Jeremiah E Smith, an Irish immigrant then residing in New Cumberland, West Virginia,, was elated when his wife, Rebecca (Evans) presented him with his very first daughter, Frances Rebecca , later known by everyone as Fanny Bell. Jeremiah and Rebecca had ten children in all.

I am not certain where or how John and Fanny Bell met but on the 6th of October, 1881, they married. Jessie Virginia, their first child and oldest daughter. was born in now, long abandoned, Rocky Side, West Virginia. She was followed by two other daughters, Bessie and Ivy May, both of whom died in infancy, and lastly, in New Cumberland, Claudis Earl. See Blog


In the ensuing years, John and Fanny Bell purchased a home on College Avenue in Beaver, Pennsylvania. . In 1924 John and Fanny Bell joined Claud in California. The Thornhill family was very close knit and in that same year they were joined by Jessie Virginia and her husband Albert Davis and their daughter Naomi and husband John Holt. Albert. and Jessie’s son, Cleo, had followed Claude out in 1922 to go to college. Albert and Jessie and Naomi and John returned to Pennsylvania the following spring of 1925.

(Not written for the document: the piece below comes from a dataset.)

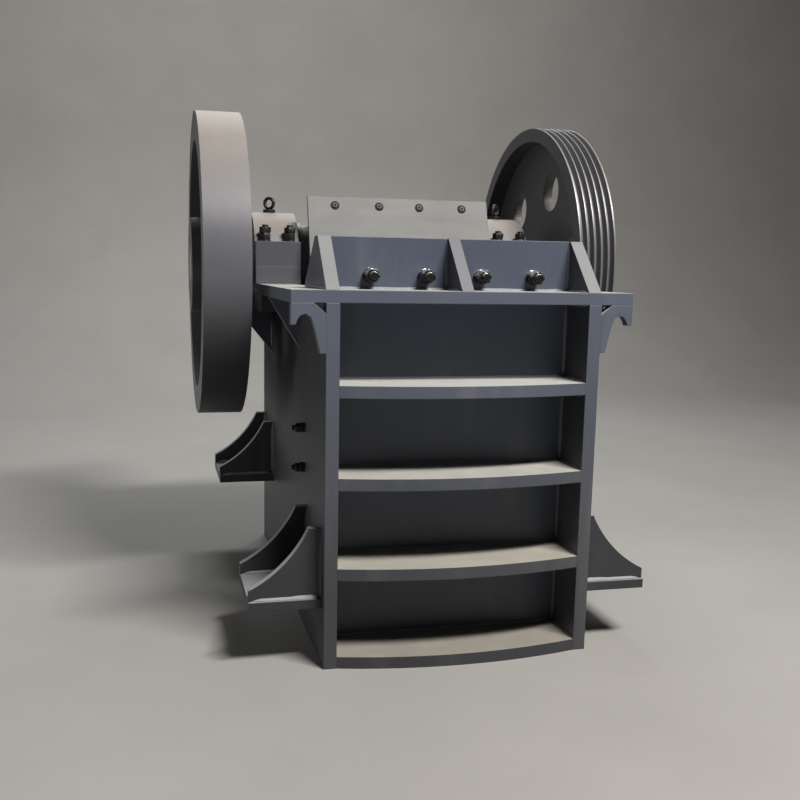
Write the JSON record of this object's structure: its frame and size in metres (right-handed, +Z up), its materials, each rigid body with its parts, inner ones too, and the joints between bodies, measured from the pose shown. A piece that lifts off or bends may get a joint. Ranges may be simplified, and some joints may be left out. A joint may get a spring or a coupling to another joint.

Fanny Bell died at their home in Redondo December 3rd, 1924 and was buried in Inglewood Cemetery, Inglewood, Los Angeles County, California. John lived on in California another seven years before joining Fanny Bell on the 6th of February, 1931. As an interesting aside, in 2000 my brother Rodney and I purchased a stone for John’s, until then, unmarked grave.